Work to be completed: Take the material and output all of it exactly.

Stored data:
------------
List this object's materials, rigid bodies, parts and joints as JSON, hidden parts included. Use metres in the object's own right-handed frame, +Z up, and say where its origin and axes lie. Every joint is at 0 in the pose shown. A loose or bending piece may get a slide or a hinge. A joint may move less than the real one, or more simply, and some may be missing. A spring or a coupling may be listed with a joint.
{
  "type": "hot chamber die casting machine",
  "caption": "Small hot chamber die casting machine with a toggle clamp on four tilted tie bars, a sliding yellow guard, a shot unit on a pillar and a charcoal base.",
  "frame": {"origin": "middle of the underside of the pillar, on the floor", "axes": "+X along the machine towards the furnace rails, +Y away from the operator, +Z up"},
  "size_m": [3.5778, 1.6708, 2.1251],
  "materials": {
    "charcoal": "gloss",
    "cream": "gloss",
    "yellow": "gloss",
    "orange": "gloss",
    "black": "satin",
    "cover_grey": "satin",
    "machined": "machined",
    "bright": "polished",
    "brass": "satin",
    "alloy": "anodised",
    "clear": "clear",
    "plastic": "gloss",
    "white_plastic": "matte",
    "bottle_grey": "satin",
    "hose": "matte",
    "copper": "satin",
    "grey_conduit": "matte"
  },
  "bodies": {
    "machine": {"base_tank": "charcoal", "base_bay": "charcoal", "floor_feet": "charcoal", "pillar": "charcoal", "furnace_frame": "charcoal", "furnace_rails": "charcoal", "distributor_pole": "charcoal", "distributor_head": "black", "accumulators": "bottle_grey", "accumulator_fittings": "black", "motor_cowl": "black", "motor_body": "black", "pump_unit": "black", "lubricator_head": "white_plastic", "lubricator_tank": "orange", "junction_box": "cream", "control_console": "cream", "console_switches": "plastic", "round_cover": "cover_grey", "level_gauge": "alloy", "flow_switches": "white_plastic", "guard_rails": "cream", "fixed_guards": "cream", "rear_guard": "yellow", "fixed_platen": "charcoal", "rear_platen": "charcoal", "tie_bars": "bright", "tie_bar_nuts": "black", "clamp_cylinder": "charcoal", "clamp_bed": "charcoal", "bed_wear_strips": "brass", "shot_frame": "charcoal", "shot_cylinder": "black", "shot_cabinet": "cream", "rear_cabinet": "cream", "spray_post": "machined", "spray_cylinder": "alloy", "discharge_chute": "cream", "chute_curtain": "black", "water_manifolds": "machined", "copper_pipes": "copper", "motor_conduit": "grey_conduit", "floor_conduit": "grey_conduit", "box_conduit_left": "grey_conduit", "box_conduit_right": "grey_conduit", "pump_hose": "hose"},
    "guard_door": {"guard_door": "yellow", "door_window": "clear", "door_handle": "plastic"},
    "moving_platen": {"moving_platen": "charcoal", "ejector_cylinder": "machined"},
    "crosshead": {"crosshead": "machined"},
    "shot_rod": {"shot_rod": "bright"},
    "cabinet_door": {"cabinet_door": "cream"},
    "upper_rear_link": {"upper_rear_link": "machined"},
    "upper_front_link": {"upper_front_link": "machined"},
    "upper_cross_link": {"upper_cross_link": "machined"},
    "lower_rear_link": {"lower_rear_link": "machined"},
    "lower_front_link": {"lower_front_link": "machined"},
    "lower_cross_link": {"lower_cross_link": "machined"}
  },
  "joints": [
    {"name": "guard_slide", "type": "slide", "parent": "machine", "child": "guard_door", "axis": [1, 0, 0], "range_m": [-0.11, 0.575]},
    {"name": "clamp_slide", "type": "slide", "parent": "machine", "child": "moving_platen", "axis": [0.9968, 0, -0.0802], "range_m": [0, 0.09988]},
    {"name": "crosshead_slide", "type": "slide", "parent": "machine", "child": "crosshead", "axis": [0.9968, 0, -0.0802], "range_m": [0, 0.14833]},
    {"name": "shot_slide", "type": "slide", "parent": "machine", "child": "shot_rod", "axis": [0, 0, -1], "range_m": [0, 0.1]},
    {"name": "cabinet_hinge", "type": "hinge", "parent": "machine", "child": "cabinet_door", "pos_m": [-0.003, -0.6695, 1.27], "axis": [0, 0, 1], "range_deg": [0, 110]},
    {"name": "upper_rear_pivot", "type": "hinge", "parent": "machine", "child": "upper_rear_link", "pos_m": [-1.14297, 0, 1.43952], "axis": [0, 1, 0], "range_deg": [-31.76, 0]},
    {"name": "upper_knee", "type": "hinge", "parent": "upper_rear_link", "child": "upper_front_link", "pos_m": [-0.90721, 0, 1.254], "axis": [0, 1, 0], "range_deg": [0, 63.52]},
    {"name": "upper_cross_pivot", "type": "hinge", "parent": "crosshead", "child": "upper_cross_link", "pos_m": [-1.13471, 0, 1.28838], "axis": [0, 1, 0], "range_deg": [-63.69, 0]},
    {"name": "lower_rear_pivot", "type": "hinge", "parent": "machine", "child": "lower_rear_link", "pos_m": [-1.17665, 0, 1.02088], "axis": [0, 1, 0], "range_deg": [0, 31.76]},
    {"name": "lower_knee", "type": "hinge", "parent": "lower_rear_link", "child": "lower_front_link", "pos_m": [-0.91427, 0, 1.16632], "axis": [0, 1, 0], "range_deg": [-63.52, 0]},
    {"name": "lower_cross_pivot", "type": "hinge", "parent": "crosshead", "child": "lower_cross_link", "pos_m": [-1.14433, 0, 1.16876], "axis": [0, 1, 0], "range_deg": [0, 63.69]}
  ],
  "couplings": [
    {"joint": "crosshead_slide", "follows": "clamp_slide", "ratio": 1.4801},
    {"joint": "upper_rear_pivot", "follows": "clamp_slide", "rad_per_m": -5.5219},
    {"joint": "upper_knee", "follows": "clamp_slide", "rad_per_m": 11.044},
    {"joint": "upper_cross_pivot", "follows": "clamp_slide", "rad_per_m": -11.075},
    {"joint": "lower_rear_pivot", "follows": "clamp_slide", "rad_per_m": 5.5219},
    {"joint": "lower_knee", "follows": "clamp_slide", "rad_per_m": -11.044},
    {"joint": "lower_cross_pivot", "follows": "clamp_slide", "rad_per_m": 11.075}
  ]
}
------------
Worked solution:
List this object's materials, rigid bodies, parts and joints as JSON, hidden parts included. Use metres in the object's own right-handed frame, +Z up, and say where its origin and axes lie. Every joint is at 0 in the pose shown. A loose or bending piece may get a slide or a hinge. A joint may move less than the real one, or more simply, and some may be missing. A spring or a coupling may be listed with a joint.
{
  "type": "hot chamber die casting machine",
  "caption": "Small hot chamber die casting machine with a toggle clamp on four tilted tie bars, a sliding yellow guard, a shot unit on a pillar and a charcoal base.",
  "frame": {"origin": "middle of the underside of the pillar, on the floor", "axes": "+X along the machine towards the furnace rails, +Y away from the operator, +Z up"},
  "size_m": [3.5778, 1.6708, 2.1251],
  "materials": {
    "charcoal": "gloss",
    "cream": "gloss",
    "yellow": "gloss",
    "orange": "gloss",
    "black": "satin",
    "cover_grey": "satin",
    "machined": "machined",
    "bright": "polished",
    "brass": "satin",
    "alloy": "anodised",
    "clear": "clear",
    "plastic": "gloss",
    "white_plastic": "matte",
    "bottle_grey": "satin",
    "hose": "matte",
    "copper": "satin",
    "grey_conduit": "matte"
  },
  "bodies": {
    "machine": {"base_tank": "charcoal", "base_bay": "charcoal", "floor_feet": "charcoal", "pillar": "charcoal", "furnace_frame": "charcoal", "furnace_rails": "charcoal", "distributor_pole": "charcoal", "distributor_head": "black", "accumulators": "bottle_grey", "accumulator_fittings": "black", "motor_cowl": "black", "motor_body": "black", "pump_unit": "black", "lubricator_head": "white_plastic", "lubricator_tank": "orange", "junction_box": "cream", "control_console": "cream", "console_switches": "plastic", "round_cover": "cover_grey", "level_gauge": "alloy", "flow_switches": "white_plastic", "guard_rails": "cream", "fixed_guards": "cream", "rear_guard": "yellow", "fixed_platen": "charcoal", "rear_platen": "charcoal", "tie_bars": "bright", "tie_bar_nuts": "black", "clamp_cylinder": "charcoal", "clamp_bed": "charcoal", "bed_wear_strips": "brass", "shot_frame": "charcoal", "shot_cylinder": "black", "shot_cabinet": "cream", "rear_cabinet": "cream", "spray_post": "machined", "spray_cylinder": "alloy", "discharge_chute": "cream", "chute_curtain": "black", "water_manifolds": "machined", "copper_pipes": "copper", "motor_conduit": "grey_conduit", "floor_conduit": "grey_conduit", "box_conduit_left": "grey_conduit", "box_conduit_right": "grey_conduit", "pump_hose": "hose"},
    "guard_door": {"guard_door": "yellow", "door_window": "clear", "door_handle": "plastic"},
    "moving_platen": {"moving_platen": "charcoal", "ejector_cylinder": "machined"},
    "crosshead": {"crosshead": "machined"},
    "shot_rod": {"shot_rod": "bright"},
    "cabinet_door": {"cabinet_door": "cream"},
    "upper_rear_link": {"upper_rear_link": "machined"},
    "upper_front_link": {"upper_front_link": "machined"},
    "upper_cross_link": {"upper_cross_link": "machined"},
    "lower_rear_link": {"lower_rear_link": "machined"},
    "lower_front_link": {"lower_front_link": "machined"},
    "lower_cross_link": {"lower_cross_link": "machined"}
  },
  "joints": [
    {"name": "guard_slide", "type": "slide", "parent": "machine", "child": "guard_door", "axis": [1, 0, 0], "range_m": [-0.11, 0.575]},
    {"name": "clamp_slide", "type": "slide", "parent": "machine", "child": "moving_platen", "axis": [0.9968, 0, -0.0802], "range_m": [0, 0.09988]},
    {"name": "crosshead_slide", "type": "slide", "parent": "machine", "child": "crosshead", "axis": [0.9968, 0, -0.0802], "range_m": [0, 0.14833]},
    {"name": "shot_slide", "type": "slide", "parent": "machine", "child": "shot_rod", "axis": [0, 0, -1], "range_m": [0, 0.1]},
    {"name": "cabinet_hinge", "type": "hinge", "parent": "machine", "child": "cabinet_door", "pos_m": [-0.003, -0.6695, 1.27], "axis": [0, 0, 1], "range_deg": [0, 110]},
    {"name": "upper_rear_pivot", "type": "hinge", "parent": "machine", "child": "upper_rear_link", "pos_m": [-1.14297, 0, 1.43952], "axis": [0, 1, 0], "range_deg": [-31.76, 0]},
    {"name": "upper_knee", "type": "hinge", "parent": "upper_rear_link", "child": "upper_front_link", "pos_m": [-0.90721, 0, 1.254], "axis": [0, 1, 0], "range_deg": [0, 63.52]},
    {"name": "upper_cross_pivot", "type": "hinge", "parent": "crosshead", "child": "upper_cross_link", "pos_m": [-1.13471, 0, 1.28838], "axis": [0, 1, 0], "range_deg": [-63.69, 0]},
    {"name": "lower_rear_pivot", "type": "hinge", "parent": "machine", "child": "lower_rear_link", "pos_m": [-1.17665, 0, 1.02088], "axis": [0, 1, 0], "range_deg": [0, 31.76]},
    {"name": "lower_knee", "type": "hinge", "parent": "lower_rear_link", "child": "lower_front_link", "pos_m": [-0.91427, 0, 1.16632], "axis": [0, 1, 0], "range_deg": [-63.52, 0]},
    {"name": "lower_cross_pivot", "type": "hinge", "parent": "crosshead", "child": "lower_cross_link", "pos_m": [-1.14433, 0, 1.16876], "axis": [0, 1, 0], "range_deg": [0, 63.69]}
  ],
  "couplings": [
    {"joint": "crosshead_slide", "follows": "clamp_slide", "ratio": 1.4801},
    {"joint": "upper_rear_pivot", "follows": "clamp_slide", "rad_per_m": -5.5219},
    {"joint": "upper_knee", "follows": "clamp_slide", "rad_per_m": 11.044},
    {"joint": "upper_cross_pivot", "follows": "clamp_slide", "rad_per_m": -11.075},
    {"joint": "lower_rear_pivot", "follows": "clamp_slide", "rad_per_m": 5.5219},
    {"joint": "lower_knee", "follows": "clamp_slide", "rad_per_m": -11.044},
    {"joint": "lower_cross_pivot", "follows": "clamp_slide", "rad_per_m": 11.075}
  ]
}